Only the lines from the one holding "doc.recompute()" through the one holding "low, high = Vector((1e9,)" are to be retyped, exactly as they appear, with both boundary lines included.

→ GIVEN MATERIAL
== == ==

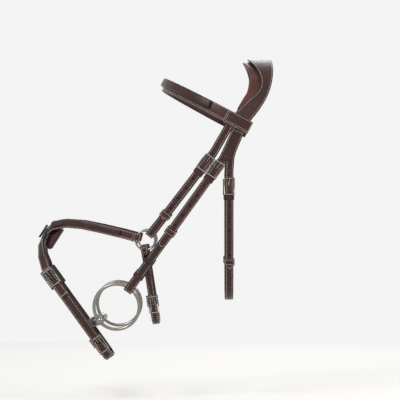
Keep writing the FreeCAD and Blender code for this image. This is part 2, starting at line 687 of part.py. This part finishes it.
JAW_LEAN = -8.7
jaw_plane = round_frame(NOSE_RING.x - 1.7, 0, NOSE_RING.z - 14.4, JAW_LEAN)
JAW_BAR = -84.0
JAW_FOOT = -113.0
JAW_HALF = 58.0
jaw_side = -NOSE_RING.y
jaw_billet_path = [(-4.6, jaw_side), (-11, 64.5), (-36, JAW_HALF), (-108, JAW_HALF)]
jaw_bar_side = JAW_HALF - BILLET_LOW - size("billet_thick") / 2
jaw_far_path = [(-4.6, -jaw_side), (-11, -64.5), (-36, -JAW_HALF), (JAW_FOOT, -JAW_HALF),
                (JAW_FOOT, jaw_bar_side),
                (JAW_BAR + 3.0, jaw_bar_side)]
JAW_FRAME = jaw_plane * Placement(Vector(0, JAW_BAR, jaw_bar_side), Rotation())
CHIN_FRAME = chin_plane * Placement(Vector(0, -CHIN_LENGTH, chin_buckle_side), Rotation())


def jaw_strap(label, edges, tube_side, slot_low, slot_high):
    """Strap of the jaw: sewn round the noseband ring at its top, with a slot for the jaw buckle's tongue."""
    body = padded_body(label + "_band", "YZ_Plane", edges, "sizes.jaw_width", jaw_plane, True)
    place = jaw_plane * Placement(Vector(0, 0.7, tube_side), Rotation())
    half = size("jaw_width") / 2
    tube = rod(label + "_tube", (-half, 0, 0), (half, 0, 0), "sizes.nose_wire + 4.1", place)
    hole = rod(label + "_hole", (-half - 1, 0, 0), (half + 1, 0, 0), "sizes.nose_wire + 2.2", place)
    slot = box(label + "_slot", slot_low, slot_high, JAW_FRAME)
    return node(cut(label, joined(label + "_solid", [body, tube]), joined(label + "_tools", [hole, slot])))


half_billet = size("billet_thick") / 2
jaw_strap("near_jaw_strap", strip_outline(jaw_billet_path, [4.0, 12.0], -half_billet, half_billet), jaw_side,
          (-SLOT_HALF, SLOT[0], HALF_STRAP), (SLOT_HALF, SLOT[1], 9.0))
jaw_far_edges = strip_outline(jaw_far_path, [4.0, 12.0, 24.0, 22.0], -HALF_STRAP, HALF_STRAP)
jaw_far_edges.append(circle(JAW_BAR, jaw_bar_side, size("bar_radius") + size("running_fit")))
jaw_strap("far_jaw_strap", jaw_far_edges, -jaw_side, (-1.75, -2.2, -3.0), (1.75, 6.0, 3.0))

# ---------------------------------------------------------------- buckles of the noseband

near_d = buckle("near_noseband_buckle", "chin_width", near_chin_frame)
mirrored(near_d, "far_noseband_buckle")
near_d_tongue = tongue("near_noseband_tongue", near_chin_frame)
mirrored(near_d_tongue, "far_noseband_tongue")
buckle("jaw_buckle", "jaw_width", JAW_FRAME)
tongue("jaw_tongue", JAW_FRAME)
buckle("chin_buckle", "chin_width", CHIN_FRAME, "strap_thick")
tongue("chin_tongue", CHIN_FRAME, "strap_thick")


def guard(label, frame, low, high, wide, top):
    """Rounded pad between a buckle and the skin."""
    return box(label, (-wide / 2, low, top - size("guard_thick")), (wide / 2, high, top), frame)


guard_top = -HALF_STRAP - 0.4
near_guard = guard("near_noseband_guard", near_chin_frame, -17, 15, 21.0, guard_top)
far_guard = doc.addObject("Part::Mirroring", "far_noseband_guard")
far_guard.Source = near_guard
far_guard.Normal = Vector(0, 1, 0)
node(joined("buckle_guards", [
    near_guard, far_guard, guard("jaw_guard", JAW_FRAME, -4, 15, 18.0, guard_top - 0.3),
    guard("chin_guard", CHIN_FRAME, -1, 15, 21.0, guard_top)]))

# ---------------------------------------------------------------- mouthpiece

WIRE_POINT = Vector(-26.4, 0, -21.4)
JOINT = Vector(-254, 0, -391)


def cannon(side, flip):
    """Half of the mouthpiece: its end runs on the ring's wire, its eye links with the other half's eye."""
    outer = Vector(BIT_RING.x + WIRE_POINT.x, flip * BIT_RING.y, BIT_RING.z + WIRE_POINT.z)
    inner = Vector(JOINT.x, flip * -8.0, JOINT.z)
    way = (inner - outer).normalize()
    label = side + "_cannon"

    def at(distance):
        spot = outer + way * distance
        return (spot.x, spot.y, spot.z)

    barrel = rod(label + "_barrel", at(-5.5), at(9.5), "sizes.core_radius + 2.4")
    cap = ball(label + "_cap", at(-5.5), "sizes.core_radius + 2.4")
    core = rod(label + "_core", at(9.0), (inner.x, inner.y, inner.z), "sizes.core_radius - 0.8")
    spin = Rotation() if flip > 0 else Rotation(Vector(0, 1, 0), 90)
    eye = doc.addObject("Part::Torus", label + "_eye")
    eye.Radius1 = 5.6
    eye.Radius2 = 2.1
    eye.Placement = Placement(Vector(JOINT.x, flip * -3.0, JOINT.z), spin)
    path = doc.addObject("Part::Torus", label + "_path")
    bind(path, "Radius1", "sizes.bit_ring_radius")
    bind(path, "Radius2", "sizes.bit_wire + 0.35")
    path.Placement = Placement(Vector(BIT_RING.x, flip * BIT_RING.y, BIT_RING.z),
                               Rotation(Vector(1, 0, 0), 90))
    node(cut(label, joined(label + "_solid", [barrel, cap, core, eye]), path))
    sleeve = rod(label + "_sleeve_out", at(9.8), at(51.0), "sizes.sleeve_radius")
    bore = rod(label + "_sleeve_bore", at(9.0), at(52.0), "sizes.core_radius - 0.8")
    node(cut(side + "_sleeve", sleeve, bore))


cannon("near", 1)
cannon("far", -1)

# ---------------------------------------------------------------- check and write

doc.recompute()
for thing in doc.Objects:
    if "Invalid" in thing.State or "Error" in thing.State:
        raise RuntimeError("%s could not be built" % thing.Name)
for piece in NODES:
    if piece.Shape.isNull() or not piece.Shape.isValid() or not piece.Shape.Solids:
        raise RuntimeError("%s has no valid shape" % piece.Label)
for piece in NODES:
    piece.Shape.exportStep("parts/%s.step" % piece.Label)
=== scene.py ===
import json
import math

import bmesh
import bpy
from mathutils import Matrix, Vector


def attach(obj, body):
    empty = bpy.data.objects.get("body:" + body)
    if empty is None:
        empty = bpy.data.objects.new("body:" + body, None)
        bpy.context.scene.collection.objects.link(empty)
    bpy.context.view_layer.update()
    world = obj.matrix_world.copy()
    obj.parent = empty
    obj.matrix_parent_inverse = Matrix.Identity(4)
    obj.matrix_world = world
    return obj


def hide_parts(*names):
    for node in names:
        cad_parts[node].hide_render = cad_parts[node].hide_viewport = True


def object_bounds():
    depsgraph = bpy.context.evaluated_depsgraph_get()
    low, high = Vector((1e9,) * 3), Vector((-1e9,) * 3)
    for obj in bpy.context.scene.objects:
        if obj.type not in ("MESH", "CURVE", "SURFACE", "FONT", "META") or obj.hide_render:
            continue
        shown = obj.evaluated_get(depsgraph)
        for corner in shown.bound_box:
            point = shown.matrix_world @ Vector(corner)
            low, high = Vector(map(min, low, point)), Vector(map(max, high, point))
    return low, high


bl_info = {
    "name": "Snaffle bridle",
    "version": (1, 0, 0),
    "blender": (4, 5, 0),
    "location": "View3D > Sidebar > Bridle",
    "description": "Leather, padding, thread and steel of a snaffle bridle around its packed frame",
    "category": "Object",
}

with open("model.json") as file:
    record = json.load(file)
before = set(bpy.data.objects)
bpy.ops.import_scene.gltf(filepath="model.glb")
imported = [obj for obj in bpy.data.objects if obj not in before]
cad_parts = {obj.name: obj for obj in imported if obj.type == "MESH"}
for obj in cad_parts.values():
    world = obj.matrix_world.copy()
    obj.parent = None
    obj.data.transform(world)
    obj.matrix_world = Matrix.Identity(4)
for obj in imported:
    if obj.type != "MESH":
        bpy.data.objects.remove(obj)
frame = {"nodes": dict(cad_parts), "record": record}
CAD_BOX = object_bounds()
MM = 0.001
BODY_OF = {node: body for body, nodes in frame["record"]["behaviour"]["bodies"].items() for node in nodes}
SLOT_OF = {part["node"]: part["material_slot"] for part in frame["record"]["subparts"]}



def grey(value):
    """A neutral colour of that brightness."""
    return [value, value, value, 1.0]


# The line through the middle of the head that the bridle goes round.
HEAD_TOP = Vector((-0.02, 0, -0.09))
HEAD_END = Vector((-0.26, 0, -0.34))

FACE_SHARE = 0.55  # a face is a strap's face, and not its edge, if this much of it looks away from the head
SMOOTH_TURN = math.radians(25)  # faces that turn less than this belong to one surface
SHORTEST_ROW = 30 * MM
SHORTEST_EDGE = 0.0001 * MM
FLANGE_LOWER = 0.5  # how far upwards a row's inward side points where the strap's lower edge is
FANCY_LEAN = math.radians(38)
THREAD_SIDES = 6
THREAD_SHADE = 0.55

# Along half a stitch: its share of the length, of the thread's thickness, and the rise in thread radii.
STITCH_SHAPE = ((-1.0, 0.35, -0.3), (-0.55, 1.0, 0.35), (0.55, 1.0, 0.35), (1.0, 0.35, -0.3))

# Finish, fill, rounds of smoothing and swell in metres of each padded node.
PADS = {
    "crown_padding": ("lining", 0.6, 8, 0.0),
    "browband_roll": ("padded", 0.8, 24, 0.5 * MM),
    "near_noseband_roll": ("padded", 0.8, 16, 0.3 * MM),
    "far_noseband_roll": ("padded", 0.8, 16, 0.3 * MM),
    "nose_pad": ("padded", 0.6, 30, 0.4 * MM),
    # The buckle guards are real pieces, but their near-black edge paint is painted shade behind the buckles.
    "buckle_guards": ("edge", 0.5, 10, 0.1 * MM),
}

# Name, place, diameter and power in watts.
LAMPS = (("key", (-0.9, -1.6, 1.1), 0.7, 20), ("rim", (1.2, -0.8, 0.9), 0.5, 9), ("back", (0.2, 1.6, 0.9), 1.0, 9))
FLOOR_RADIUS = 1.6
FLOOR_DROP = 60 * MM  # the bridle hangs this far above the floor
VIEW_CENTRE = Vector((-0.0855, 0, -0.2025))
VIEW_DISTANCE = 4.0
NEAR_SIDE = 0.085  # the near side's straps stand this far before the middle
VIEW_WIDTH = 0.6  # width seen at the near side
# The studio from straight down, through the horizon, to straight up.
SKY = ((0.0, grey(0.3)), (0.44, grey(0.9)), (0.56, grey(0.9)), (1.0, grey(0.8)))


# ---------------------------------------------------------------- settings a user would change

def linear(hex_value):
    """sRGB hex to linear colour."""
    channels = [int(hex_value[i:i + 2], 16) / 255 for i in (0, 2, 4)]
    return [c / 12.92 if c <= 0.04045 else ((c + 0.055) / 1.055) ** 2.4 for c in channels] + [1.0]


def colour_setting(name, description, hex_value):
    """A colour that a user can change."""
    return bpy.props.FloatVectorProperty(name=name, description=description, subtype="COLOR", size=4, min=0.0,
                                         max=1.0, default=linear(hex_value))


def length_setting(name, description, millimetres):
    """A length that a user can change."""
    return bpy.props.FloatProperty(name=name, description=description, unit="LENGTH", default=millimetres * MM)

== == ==

→ THE RESPONSE
doc.recompute()
for thing in doc.Objects:
    if "Invalid" in thing.State or "Error" in thing.State:
        raise RuntimeError("%s could not be built" % thing.Name)
for piece in NODES:
    if piece.Shape.isNull() or not piece.Shape.isValid() or not piece.Shape.Solids:
        raise RuntimeError("%s has no valid shape" % piece.Label)
for piece in NODES:
    piece.Shape.exportStep("parts/%s.step" % piece.Label)
=== scene.py ===
import json
import math

import bmesh
import bpy
from mathutils import Matrix, Vector


def attach(obj, body):
    empty = bpy.data.objects.get("body:" + body)
    if empty is None:
        empty = bpy.data.objects.new("body:" + body, None)
        bpy.context.scene.collection.objects.link(empty)
    bpy.context.view_layer.update()
    world = obj.matrix_world.copy()
    obj.parent = empty
    obj.matrix_parent_inverse = Matrix.Identity(4)
    obj.matrix_world = world
    return obj


def hide_parts(*names):
    for node in names:
        cad_parts[node].hide_render = cad_parts[node].hide_viewport = True


def object_bounds():
    depsgraph = bpy.context.evaluated_depsgraph_get()
    low, high = Vector((1e9,) * 3), Vector((-1e9,) * 3)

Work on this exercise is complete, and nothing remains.